===== INFORMATION SHOWN
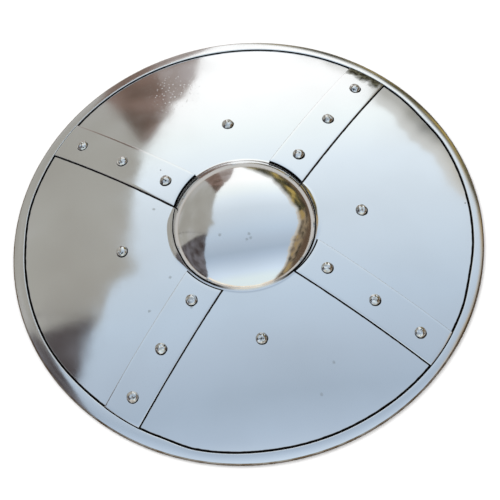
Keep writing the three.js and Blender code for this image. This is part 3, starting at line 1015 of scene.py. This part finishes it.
==========
===== INFORMATION SHOWN
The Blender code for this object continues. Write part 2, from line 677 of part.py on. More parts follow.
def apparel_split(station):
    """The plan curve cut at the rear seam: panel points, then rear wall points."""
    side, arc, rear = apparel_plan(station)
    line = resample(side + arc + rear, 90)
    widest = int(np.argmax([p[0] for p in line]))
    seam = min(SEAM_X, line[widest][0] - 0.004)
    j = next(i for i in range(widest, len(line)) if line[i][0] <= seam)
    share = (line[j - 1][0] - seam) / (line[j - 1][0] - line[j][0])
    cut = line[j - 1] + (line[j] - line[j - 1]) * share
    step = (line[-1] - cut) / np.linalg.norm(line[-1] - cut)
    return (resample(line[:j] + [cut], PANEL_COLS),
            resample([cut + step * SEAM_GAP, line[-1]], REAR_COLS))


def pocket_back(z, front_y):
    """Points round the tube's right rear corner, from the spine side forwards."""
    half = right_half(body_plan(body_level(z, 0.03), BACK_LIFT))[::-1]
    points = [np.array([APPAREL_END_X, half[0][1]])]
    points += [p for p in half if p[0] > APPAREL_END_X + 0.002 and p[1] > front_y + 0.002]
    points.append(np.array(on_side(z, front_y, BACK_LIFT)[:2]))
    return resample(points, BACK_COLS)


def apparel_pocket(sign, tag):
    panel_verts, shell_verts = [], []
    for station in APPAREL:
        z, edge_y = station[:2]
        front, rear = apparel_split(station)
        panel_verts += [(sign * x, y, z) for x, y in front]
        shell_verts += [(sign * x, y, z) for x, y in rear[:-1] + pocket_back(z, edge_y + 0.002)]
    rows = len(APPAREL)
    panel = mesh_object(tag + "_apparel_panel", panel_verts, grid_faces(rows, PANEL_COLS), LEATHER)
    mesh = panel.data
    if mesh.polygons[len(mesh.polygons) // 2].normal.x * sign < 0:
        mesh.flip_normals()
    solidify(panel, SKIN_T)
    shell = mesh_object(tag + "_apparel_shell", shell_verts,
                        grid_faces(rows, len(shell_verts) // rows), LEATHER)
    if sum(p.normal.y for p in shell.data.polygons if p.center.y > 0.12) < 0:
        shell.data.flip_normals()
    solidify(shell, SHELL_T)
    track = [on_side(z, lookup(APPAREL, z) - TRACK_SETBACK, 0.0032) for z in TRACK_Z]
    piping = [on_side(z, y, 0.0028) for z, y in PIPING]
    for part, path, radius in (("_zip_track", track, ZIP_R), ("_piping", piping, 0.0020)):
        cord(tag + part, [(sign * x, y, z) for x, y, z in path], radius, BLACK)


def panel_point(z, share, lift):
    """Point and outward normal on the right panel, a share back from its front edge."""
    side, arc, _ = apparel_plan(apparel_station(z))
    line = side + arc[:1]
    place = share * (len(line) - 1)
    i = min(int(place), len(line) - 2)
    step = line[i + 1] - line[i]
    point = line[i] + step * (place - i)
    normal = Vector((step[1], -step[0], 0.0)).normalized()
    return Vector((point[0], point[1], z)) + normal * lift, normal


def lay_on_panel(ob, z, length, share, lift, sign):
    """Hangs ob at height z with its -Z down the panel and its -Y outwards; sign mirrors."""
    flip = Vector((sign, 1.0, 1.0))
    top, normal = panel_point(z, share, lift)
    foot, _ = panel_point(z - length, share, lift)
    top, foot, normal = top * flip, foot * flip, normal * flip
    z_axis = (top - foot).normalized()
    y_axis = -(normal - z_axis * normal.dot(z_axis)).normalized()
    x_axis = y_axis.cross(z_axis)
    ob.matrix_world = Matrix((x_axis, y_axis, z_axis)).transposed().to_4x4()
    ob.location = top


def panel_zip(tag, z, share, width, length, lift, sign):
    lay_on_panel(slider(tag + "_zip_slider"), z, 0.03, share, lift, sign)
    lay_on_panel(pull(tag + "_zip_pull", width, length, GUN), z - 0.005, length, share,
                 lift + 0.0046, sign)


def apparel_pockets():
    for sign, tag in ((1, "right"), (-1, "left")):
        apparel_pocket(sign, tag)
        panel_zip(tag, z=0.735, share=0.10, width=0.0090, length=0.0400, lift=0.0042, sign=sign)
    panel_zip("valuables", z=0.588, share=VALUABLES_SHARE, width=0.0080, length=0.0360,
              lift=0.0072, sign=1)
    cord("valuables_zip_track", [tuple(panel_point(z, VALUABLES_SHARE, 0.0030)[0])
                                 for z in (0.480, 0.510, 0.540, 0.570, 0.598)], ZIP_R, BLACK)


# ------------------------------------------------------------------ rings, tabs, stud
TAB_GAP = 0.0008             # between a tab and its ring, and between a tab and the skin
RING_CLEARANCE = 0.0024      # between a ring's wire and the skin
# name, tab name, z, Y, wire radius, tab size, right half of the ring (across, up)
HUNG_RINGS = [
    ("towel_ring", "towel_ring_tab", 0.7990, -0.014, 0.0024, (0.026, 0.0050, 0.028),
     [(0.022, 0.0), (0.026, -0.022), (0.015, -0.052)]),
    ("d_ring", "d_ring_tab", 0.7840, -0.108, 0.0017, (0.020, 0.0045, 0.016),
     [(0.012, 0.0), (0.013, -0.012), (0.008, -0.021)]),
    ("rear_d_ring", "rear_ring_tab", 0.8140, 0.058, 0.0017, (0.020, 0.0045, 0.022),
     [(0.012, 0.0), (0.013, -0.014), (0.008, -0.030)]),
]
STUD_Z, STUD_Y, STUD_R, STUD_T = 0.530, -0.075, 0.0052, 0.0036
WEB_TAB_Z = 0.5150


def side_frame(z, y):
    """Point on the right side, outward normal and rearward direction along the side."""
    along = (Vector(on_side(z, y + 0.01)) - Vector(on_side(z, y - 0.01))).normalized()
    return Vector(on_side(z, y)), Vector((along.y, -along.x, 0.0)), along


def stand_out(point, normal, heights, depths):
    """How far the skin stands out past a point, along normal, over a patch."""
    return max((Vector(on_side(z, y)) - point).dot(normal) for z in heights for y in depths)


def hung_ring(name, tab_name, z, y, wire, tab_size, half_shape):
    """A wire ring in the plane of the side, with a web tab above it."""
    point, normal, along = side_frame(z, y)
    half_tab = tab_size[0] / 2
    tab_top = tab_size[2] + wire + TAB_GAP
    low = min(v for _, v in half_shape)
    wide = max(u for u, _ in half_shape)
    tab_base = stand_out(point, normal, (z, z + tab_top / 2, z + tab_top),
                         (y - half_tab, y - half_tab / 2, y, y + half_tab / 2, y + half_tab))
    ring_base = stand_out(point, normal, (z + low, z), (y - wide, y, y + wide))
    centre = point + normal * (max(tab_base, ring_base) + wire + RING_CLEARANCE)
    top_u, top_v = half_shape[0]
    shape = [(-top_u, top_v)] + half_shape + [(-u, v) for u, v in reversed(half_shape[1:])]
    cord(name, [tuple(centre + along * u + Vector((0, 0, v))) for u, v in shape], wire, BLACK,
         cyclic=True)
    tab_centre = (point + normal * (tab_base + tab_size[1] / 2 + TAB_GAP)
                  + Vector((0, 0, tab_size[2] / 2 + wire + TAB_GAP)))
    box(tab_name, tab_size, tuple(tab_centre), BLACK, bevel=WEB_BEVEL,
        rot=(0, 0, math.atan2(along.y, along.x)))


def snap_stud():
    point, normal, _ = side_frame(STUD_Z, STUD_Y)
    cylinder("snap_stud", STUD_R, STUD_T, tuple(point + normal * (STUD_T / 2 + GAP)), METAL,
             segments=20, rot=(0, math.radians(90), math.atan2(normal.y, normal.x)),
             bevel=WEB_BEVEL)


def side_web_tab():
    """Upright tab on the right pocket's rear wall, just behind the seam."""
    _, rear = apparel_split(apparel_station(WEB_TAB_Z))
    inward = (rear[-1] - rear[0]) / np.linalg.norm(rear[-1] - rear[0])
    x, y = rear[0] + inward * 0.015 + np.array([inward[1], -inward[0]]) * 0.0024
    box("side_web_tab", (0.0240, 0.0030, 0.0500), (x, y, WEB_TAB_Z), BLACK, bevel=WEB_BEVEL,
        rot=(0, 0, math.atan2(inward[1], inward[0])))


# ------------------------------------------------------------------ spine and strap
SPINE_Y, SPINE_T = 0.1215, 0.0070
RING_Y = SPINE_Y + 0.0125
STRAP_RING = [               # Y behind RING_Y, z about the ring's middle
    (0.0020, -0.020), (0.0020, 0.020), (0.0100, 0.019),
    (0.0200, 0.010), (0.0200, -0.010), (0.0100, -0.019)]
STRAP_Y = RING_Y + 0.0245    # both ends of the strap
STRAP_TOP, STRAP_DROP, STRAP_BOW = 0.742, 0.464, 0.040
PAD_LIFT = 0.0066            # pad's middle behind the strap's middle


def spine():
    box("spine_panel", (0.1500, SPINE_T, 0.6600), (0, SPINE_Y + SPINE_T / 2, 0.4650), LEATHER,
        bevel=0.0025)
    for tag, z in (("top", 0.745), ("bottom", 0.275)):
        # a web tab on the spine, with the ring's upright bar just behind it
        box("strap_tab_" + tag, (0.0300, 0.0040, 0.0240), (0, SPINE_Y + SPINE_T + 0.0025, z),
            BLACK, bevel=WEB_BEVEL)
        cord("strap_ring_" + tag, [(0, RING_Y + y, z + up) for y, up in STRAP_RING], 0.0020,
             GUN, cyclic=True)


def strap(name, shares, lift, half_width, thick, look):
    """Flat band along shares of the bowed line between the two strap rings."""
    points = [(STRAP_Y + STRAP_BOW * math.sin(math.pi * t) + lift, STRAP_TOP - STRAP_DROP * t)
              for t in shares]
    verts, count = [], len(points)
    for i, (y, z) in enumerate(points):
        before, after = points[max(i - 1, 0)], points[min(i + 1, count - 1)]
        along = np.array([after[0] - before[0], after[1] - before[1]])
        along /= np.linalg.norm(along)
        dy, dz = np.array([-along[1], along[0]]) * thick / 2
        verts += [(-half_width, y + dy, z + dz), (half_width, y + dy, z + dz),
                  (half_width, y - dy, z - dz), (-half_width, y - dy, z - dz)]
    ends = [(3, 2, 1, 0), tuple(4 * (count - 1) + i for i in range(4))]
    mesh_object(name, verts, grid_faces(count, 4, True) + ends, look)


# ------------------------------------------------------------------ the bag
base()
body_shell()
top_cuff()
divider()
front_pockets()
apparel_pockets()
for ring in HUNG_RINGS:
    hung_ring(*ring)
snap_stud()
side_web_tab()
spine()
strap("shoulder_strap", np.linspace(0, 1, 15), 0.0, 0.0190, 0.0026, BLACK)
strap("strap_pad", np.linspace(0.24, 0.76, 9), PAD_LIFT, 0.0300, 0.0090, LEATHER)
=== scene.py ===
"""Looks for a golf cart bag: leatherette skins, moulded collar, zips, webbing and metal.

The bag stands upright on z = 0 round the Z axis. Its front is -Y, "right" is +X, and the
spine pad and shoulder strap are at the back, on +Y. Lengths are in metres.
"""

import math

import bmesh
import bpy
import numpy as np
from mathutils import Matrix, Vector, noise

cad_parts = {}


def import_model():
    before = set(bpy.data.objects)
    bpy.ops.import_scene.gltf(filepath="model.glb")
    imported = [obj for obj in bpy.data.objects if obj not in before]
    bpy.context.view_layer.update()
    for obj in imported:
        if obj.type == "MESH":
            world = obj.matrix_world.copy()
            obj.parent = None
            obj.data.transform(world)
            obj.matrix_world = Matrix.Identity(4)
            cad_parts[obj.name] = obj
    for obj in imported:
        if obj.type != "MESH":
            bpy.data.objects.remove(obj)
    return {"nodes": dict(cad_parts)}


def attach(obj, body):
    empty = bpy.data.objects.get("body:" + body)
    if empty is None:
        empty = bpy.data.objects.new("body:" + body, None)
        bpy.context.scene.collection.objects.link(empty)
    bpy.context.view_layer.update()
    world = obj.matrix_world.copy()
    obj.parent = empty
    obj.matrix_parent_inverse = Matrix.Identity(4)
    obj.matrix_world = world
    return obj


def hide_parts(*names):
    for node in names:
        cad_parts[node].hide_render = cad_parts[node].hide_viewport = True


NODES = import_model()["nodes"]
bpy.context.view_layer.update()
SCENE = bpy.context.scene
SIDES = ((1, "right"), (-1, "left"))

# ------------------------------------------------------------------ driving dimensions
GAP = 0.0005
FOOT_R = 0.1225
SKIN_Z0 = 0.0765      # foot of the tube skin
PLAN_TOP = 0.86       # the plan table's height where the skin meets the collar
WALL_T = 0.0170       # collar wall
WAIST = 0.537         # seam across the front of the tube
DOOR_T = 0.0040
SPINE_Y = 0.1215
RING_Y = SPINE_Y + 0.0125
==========
REQUIRED TASK:
Return exactly the lines from the line that has "verts += [(-half_width, y" to the line that has "imported = [obj", both of them included.

WRITTEN REPLY:
        verts += [(-half_width, y + dy, z + dz), (half_width, y + dy, z + dz),
                  (half_width, y - dy, z - dz), (-half_width, y - dy, z - dz)]
    ends = [(3, 2, 1, 0), tuple(4 * (count - 1) + i for i in range(4))]
    mesh_object(name, verts, grid_faces(count, 4, True) + ends, look)


# ------------------------------------------------------------------ the bag
base()
body_shell()
top_cuff()
divider()
front_pockets()
apparel_pockets()
for ring in HUNG_RINGS:
    hung_ring(*ring)
snap_stud()
side_web_tab()
spine()
strap("shoulder_strap", np.linspace(0, 1, 15), 0.0, 0.0190, 0.0026, BLACK)
strap("strap_pad", np.linspace(0.24, 0.76, 9), PAD_LIFT, 0.0300, 0.0090, LEATHER)
=== scene.py ===
"""Looks for a golf cart bag: leatherette skins, moulded collar, zips, webbing and metal.

The bag stands upright on z = 0 round the Z axis. Its front is -Y, "right" is +X, and the
spine pad and shoulder strap are at the back, on +Y. Lengths are in metres.
"""

import math

import bmesh
import bpy
import numpy as np
from mathutils import Matrix, Vector, noise

cad_parts = {}


def import_model():
    before = set(bpy.data.objects)
    bpy.ops.import_scene.gltf(filepath="model.glb")
    imported = [obj for obj in bpy.data.objects if obj not in before]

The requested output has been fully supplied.